Hello everyone,
This may be long but...
2 days ago my boyfriend of 5.5 yrs left to a different state to train for his new job.
He's one for a month with a weekend to fly home after 2 weeks.
He asked for me to visiting him there for his last 2 weeks.

I've been super depressed, anxious, and worried even before he left.
I tried to plan out a nice evening for him before he left but he changed dinner plans with me to go with his friend instead.
I voiced my concern and told him what I had planned.
He said he would only have an appetizer then he would come back and we could go... but I got so depressed about it.
I told him I didn't want to go anymore because of how bad it made me feel and he said ok.
I had a small panic attack then more depression.

Almost 2.5 weeks since we had sex due to me being in pain from a period and then him getting sick.
I then cried when he tried to initiated it on that last night of him being here and he got upset.
I apologized.

He is now over there and I can't stop worrying.
He got there yesterday and called me letting me know everything was okay and we talked through video chats. He told me that he would call me the next day (today) during lunch.
Well, he didn't call and I started to get extremely worried.
I knew he was probably just busy & he calls hours later.
I got pretty upset and I asked why he couldn't just send me a quick message saying he would be busy.
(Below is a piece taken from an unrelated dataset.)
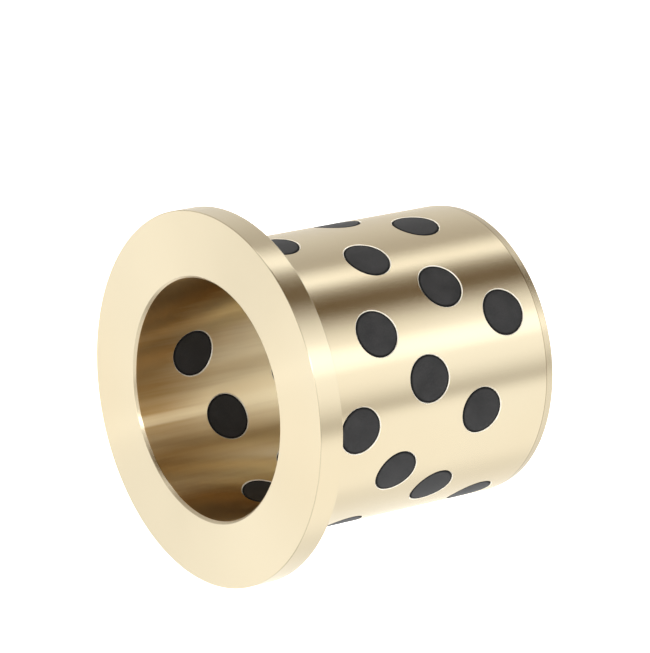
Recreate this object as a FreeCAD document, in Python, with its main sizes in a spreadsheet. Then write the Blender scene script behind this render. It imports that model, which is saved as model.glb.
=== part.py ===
import FreeCAD, Part
import math
import os

import Sketcher

# Flanged self-lubricating bush: a bronze sleeve with a thin flange turned from the same piece,
# and graphite plugs pressed through its wall in rows that wind down the sleeve.
# Origin: middle of the plain end's face. +Z runs along the bore towards the flange.
# +X points about at the seat that begins the first row. Sizes are millimetres and degrees.

# Driving sizes of the turned piece
turnedSizes = {
    "bore_diameter": 45.0,
    "wall_thickness": 5.0,
    "flange_reach": 7.5,
    "flange_thickness": 5.0,
    "overall_length": 60.0,
    "bore_chamfer": 0.5,
    "flange_edge_break": 0.4,
    "flange_root_cove": 0.5,
    "lead_in_length": 1.8,
    "lead_in_angle": 10.0,
}

# Driving sizes of the plugs and of their seats. Each row starts one setback under the flange's
# shoulder and winds down in even steps to one end height above the plain end.
seatSizes = {
    "plug_diameter": 8.8,
    "first_seat_setback": 9.0,
    "last_seat_height": 8.8,
    "row_angle": 90.0,
    "seat_step_angle": 36.0,
    "drill_overrun": 2.0,
}

# How far each seat stands off that even pattern, one list for each row from the flange down:
# degrees round the sleeve, then millimetres up it
seatDrift = [
    [(1.0, -0.8), (0.5, -1.2), (-2.4, -1.7), (-2.8, -1.2), (-1.0, -0.6), (-0.5, -0.3), (-2.0, 0.0)],
    [(0.4, -0.4), (0.0, -0.6), (-1.5, -3.0), (0.0, -3.4), (-5.0, -1.6), (1.0, -0.5), (1.8, 0.9)],
    [(0.9, 0.6), (-1.0, 0.9), (-4.2, -3.0), (-3.0, -0.6), (0.0, 2.3), (-1.2, 2.1), (-0.8, 0.6)],
    [(-6.3, -3.1), (-5.0, -1.6), (-3.1, 1.3), (-2.4, 1.7), (-3.5, -0.5), (-4.1, -0.2), (-2.0, 0.0)],
]
stepsInRow = len(seatDrift[0]) - 1

# Radii and heights that follow from the driving sizes, as spreadsheet formulas
boreRadius = "sizes.bore_diameter / 2"
bodyRadius = "(%s + sizes.wall_thickness)" % boreRadius
flangeRadius = "(%s + sizes.flange_reach)" % bodyRadius
shoulderHeight = "(sizes.overall_length - sizes.flange_thickness)"
firstSeatHeight = "(%s - sizes.first_seat_setback)" % shoulderHeight
stepDrop = "(%s - sizes.last_seat_height) / %d" % (firstSeatHeight, stepsInRow)

doc = FreeCAD.newDocument("FlangedBush")


def makeSheet(sizes):
    """Put every driving size into one spreadsheet, each under its own name."""
    sheet = doc.addObject("Spreadsheet::Sheet", "sizes")
    for line, (alias, value) in enumerate(sizes, start=1):
        sheet.set("A%d" % line, alias)
        sheet.set("B%d" % line, repr(value))
        sheet.setAlias("B%d" % line, alias)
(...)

He told me he had plans for dinner and a movie.
He said he would call me afterwards since I couldn't talk very long at that moment since I was on a small break at work.
I asked him if we could video chat and he agreed.
I decided to get dressed up and try and look my best for him, but he ended up just calling me on the phone instead.
I just got so depressed about it that I didn't even want to talk anymore.
He says I was treating him like he was a 10 year old and that I was nothing but negative and that I wasn't happy for him for getting to where he is now, which is the complete opposite.
I love him so much and I'm proud of him and his new job.
I just feel like complete crap right now and I'm so depressed about we everything that happened that I don't know what to do.

Am I in the wrong for wanting clear communication and not having plans changed all the time?
Am i being overbearing?
I feel so depressed with this anxiety.
I don't want to ruin his trip.
I feel so horrible about it.

Sorry this was so long.

Tl;dr: bf on business trip, cancelled plans, nothing gone right. Super anxiety and depression. Wat do?